Much of the speaker’s power in the assembly derives from the authority the position gives him to hand out benefits to members of his party caucus. David Weprin, a sitting assemblyman who represents a district in Queens and whose father was Silver’s predecessor as speaker, said that part of Judy Rapfogel’s role was managing relationships with those caucus members. “She plays a pretty active role in representing members interests… regarding legislation, as well as regarding other issues involving being up in Albany… committee chairmanships to parking spots to seats in the chamber,” Weprin said.

Silver, taciturn by nature, is not known for his glad-handing skills. It is his chief of staff who is often tasked with carrying news for the speaker, whether it be a friendly word or a harsh rebuke.

“Shelly has always been the behind-the-scenes, unassuming guy,” said the person who knows the Rapfogels from the Lower East Side. “She’s the one who told everyone what the deal was. She’s… always been the person you want to be careful around.”

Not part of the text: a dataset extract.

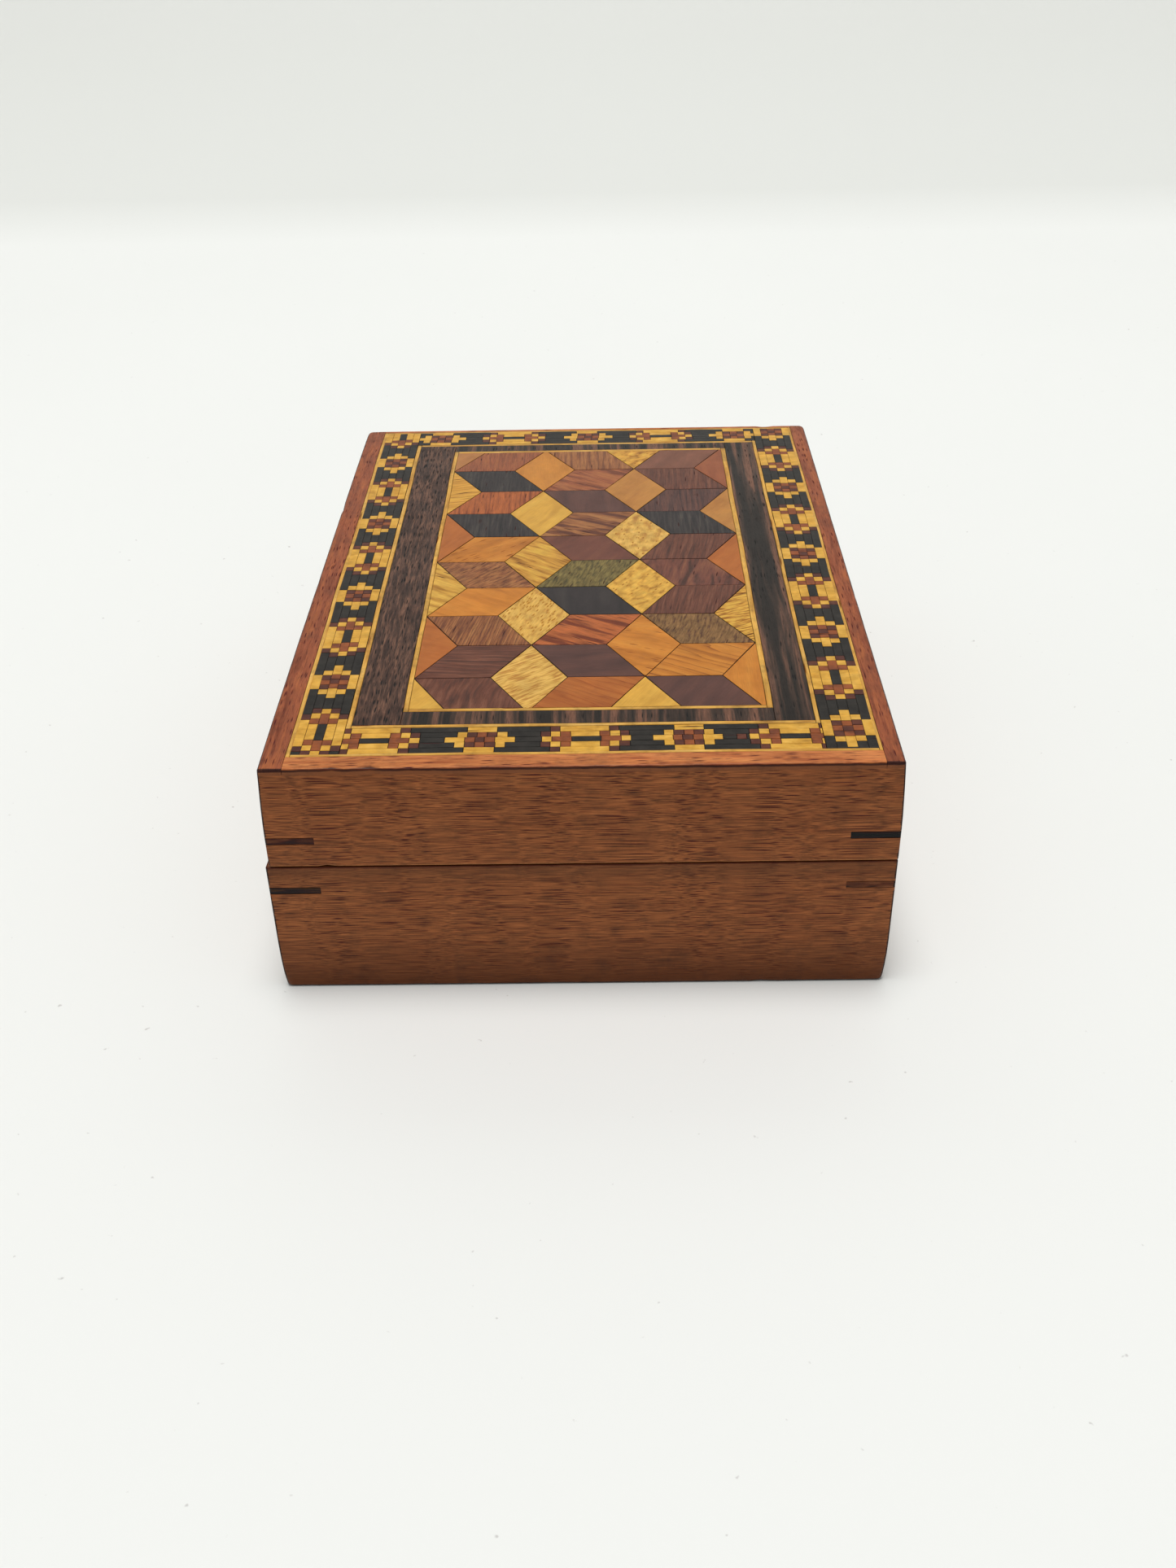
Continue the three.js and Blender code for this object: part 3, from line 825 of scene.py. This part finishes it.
MORTISE_ROOM = 0.1 * MM
MORTISE_DEPTH = 0.62 * MM
PAST_FACE = 1 * MM  # cutters stand this far out of the faces that they cut
for part in ("base", "lid"):
    for end_name in ("front", "back"):
        low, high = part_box(f"hinge_{end_name}_{part}_leaf")
        rim = BASE_RIM if part == "base" else LID_RIM
        low, high = low.copy(), high.copy()
        low.y -= MORTISE_ROOM
        high.y += MORTISE_ROOM
        high.x += MORTISE_ROOM
        low.x = -HALF_WIDTH - PAST_FACE
        if part == "base":
            low.z, high.z = rim - MORTISE_DEPTH, rim + PAST_FACE
        else:
            low.z, high.z = rim - PAST_FACE, rim + MORTISE_DEPTH
        cuts[part, "left"].append(block(low, high))
for place, cutters in cuts.items():
    cut_out(walls[place], cutters)

# ---- strips of the top

CROWN = 0.04 * MM  # softened arrises of each strip
JOINT = 0.03 * MM  # half the glue line between neighbouring strips
TOP_ARRIS = 0.03 * MM  # softened arrises of each tile and stick
BED_DEPTH = 0.05 * MM  # how far the glue lies below the faces of tiles and sticks
STRIP_END_FINE = (0.15, 0.4)
OUTER_FINE = (0.06, 0.14, 0.25, 0.4, 0.55, 0.75)


def strip(kind, side, material, rise=0.0):
    """One straight strip of veneer, with its outer edge eased where it meets the side of the box."""
    node = f"{kind}_{side}"
    low, high = (corner.copy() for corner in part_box(node))
    outer_cuts = []
    for axis, half, direction in ((0, HALF_WIDTH, RIGHTWARD), (1, HALF_LENGTH, BACKWARD)):
        if low[axis] <= -half + 1e-6:
            outer_cuts.append((direction, [low[axis] + o * MM for o in OUTER_FINE]))
        else:
            low[axis] += JOINT
        if high[axis] >= half - 1e-6:
            outer_cuts.append((direction, [high[axis] - o * MM for o in OUTER_FINE]))
        else:
            high[axis] -= JOINT
    high.z += rise
    bm = block(low, high)
    if not outer_cuts:
        ease(bm, [e for e in bm.edges if all(v.co.z > high.z - 1e-6 for v in e.verts)], CROWN)
    along = RIGHTWARD if high.x - low.x > high.y - low.y else BACKWARD
    start, end = low.dot(along), high.dot(along)
    score_lines(bm, along, steps(start, end, 1.5 * MM) + near_ends(start, end, STRIP_END_FINE))
    if outer_cuts:
        for direction, places in outer_cuts:
            score_lines(bm, direction, places)
        score_lines(bm, UP, [high.z - o * MM for o in OUTER_FINE])
    settle(bm, settle_lid_top)
    return finish_piece(bm, f"{side}_{kind}", "lid", [material], [node])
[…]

The job has its compensations. For years, Judy Rapfogel has been one of the top-paid staff members in the assembly. An Albany Times-Union report in January 2013 said that she and Silver’s counsel both earned $165,000 per year. A 2009 report in the same paper said that she was the only member of an assembly Democrat’s staff to have been given a state-owned car, a 2003 Chevrolet Impala.

William Rapfogel’s Met Council received tens of millions of dollars in state funding through the state legislature — some of it in the form of so-called member items, allocations that lawmakers dole out to not-for-profit groups entirely at their personal discretion after Silver decides how much each lawmaker gets for this purpose. Member-item expenditures were effectively ended in 2011. But according to a September 2013 report in Newsday, when they were in force, Judy Rapfogel sat in on meetings of Manhattan’s assembly Democrats where they were discussed. Legislators there often decided to send funds to Met Council.

“Never did Judy or the speaker ask me to give money to Met Council,” an unnamed former assembly member told Newsday. “Now, did I, as a political person, think it was in my best interests to support Met Council? Sure.”

Now, Judy Rapfogel is using her years of political experience to try to save what’s left of her dissolving power. The New York Post reported on January 25 that she sat in on a January 22 meeting of assembly Democrats at which the caucus affirmed its support for Silver despite his indictment.

Silver and Judy Rapfogel’s positions have weakened since then. On January 26, Silver’s office announced a deal that would have seen a group of five senior Democrats take on the speaker’s duties pending resolution of his legal issues. Under that arrangement, Silver would have remained the nominal speaker, and Rapfogel would have retained her position of power.

But this deal seems to have crumbled. On January 27, news reports from Albany indicated that Silver would be replaced as speaker in a February 10 vote by members of the Democratic caucus, ending his, and Judy Rapfogel’s, two-decade reign.

Even so, her name continues to carry weight. “Right now, she still has power, and they know that,” one lobbyist who works in Albany said. Reflecting that reality, he, too, asked not to be named in order to protect relationships. “I guarantee you, if anyone speaks out against Shelly she’s taking names. And no one wants to piss her off.”

Whether that will remain true after February 10 remains to be seen.